L’arte della trasformazione
Comprendere e interpretare il desiderio di un cliente non è sempre facile per un artigiano. «Il 99% delle volte sono io che vado da lui, ho bisogno di conoscerlo attraverso il luogo che abita, che sia il suo ufficio, casa sua o un cantiere appena nato. Parlare e conoscersi è fondamentale per entrare in empatia e sentire davvero qual è il suo desiderio, la sua idea». Mauro adora creare cucine, anzitutto perché ama cucinare e poi perché, in uno spazio a volte limitato, si devono far stare la comodità, una certa estetica e dulcis in fundo la praticità. In 36 anni di attività Mauro ricorda di quella volta che un cliente gli chiese di smantellare un armadio di fine Ottocento dipinto da un suo avo. «Erano almeno 20 ante, non me la sono sentita di distruggerlo e buttarlo via, pensavo al lavoro certosino per dare vita a quel mobile coloratissimo e meraviglioso. Il tempo è prezioso e polverizzarlo in un attimo mi sembrava un sacrilegio: oggi parte di quel mobile rivive in un armadio di casa mia».

Un po’ di Ticino a sud del Venezuela
Essere nel posto giusto al momento giusto per cogliere un’opportunità che può cambiare prospettiva sull’esistenza. «Era il 2000, io e mia moglie partecipammo a una riunione dell’Associazione Pierre. Cercavano volontari per un progetto di falegnameria in Venezuela, a El Tigre. Non ci ho pensato un attimo, un’intuizione, guardo Manuela – mia moglie – e le dico che era una chiamata per noi. Nel 2001 impacchetto la falegnameria, famiglia al seguito e voliamo alla volta del Sud America, dove ci aspetta un’avventura incredibile che è durata un anno». 

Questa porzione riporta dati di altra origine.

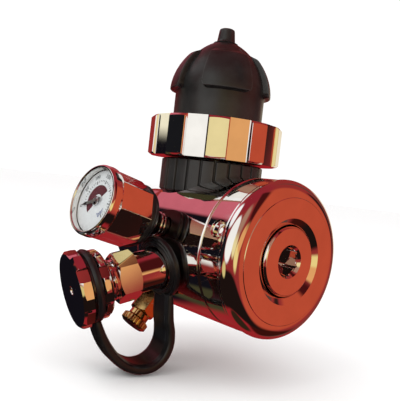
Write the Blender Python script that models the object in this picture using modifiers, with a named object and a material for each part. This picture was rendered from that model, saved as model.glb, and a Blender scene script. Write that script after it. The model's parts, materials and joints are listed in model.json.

Mauro è la persona di riferimento che costruisce uno stabile con bottega artigiana alla Geppetto dove i ragazzi del posto (spesso orfani e piccoli delinquenti strappati via dalla strada) imparano un mestiere: il falegname. «È stato fantastico vivere quest’esperienza non da solo. Ho dato tanto, ma ho ricevuto infinita esperienza di vita che mi ha colmato il cuore».

IL PERSONAGGIO
Mauro Romano, nato nel 1958, originario di Taverne. Sposato da 38 anni con Manuela, 4 figli, i due maschi lavorano con lui in «bottega». Nelle vene e nell’anima ha sangue meridionale, suo papà Nicola era napoletano e, oltre ad avergli trasmesso un ottimismo contagioso, gli ha passato l’amore per il legno che ha trasformato in lavoro dai primi anni Ottanta nella sua azienda di famiglia, che allora si chiamava Falegnameria Artigiana e dal 2012 porta il nome di Tubit Sagl.